What does a strong service blueprint include, and how do you use it in practice?

Sample answer

A strong service blueprint goes beyond a customer journey map by showing the full system that delivers the experience. I like to include the customer actions, frontstage interactions, backstage processes, systems, policies, people, and the key handoffs between them. I also capture pain points, failure points, and dependencies so the blueprint shows where the service is most fragile. In practice, I use blueprints as a working tool, not just a presentation artifact. They help align teams around what is happening today, where the root causes are, and what needs to change first. I often use them in workshops to compare current and future states, which makes trade-offs much easier to discuss. They are also useful for identifying ownership gaps, because many service issues happen where nobody is clearly responsible. For me, the value of a blueprint is that it translates customer pain into operational insight, which is exactly what teams need to make realistic improvements.

Question 10

Difficulty: easy

Why do you want to work in service design, and what makes you effective in this role?

Sample answer

I’m drawn to service design because it sits at the intersection of people, processes, and strategy. I like work that improves real experiences, but I also care about making those improvements operationally sound and sustainable.
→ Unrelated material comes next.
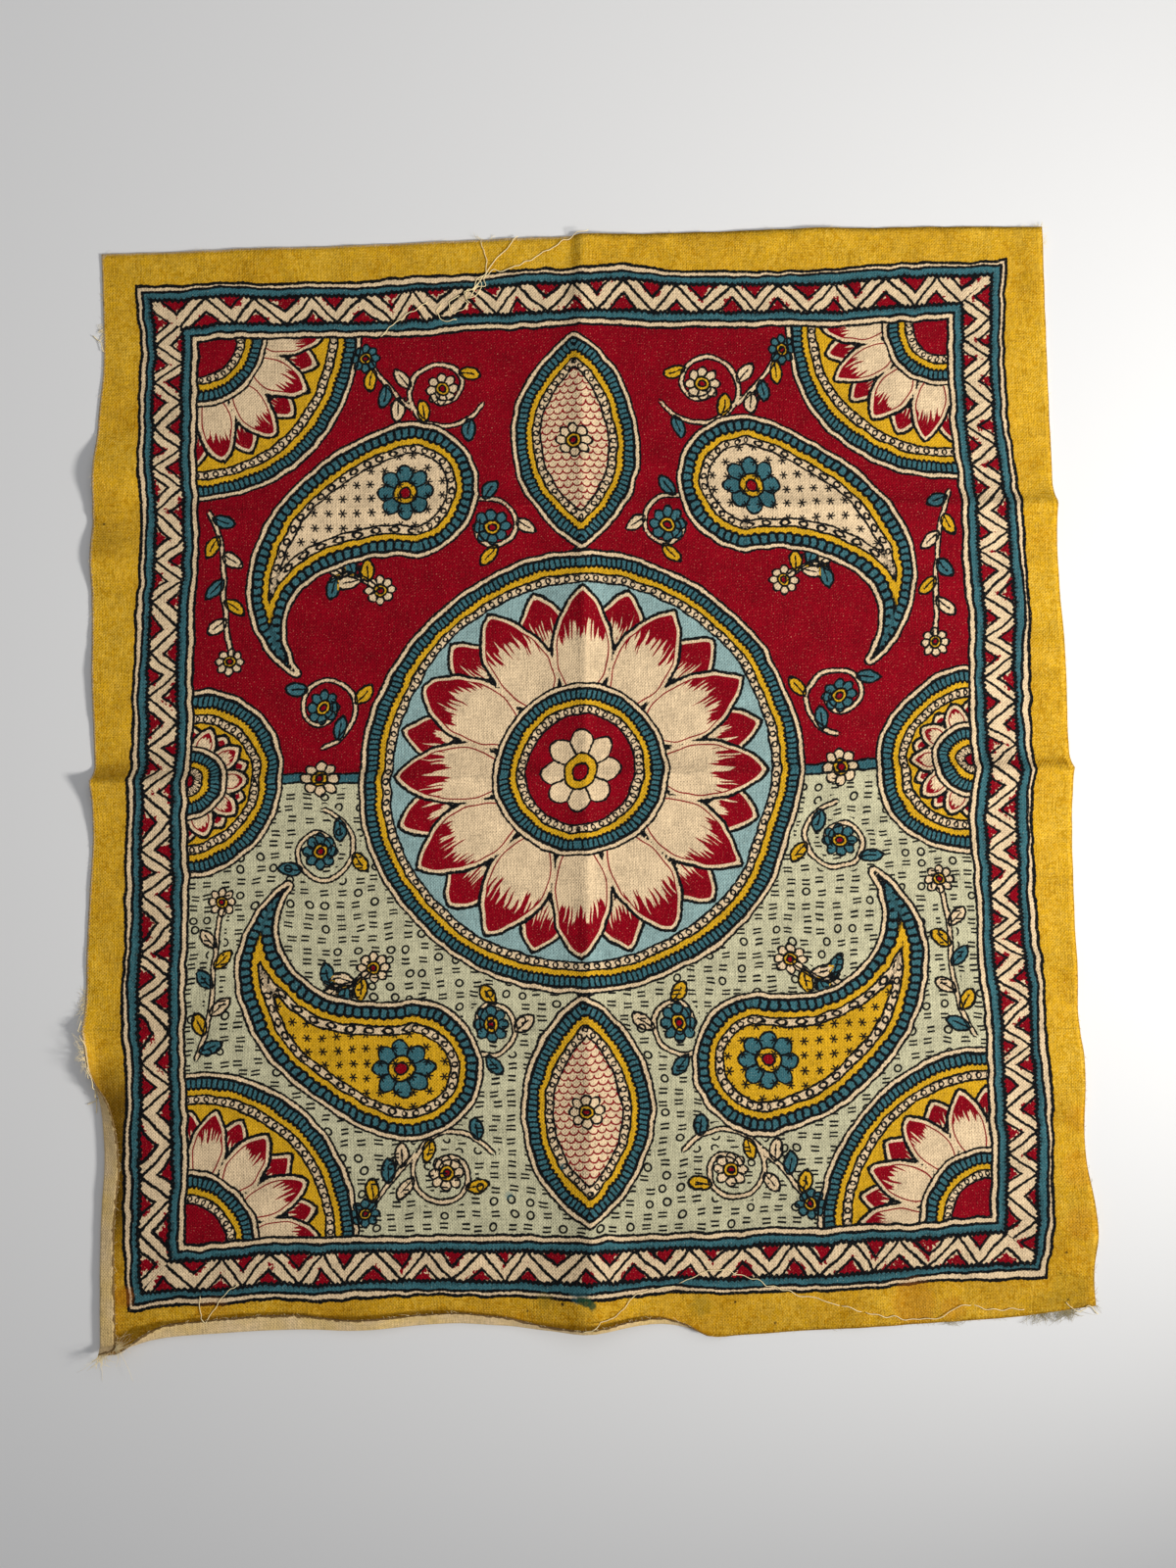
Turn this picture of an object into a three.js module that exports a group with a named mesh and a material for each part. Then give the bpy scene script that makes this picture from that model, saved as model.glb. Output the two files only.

What motivates me is uncovering why a service feels difficult and then helping teams redesign it in a way that is clear, human, and measurable. I think I’m effective in this role because I can move comfortably between customer research, systems thinking, and stakeholder collaboration. I’m curious, so I ask a lot of questions, but I’m also practical, so I focus on actions that can be implemented. I’m good at synthesizing complex information into something teams can use, whether that is a journey map, blueprint, workshop output, or service proposition. I also enjoy working across disciplines, because the best service improvements usually come from aligning different perspectives around a shared problem and a shared outcome.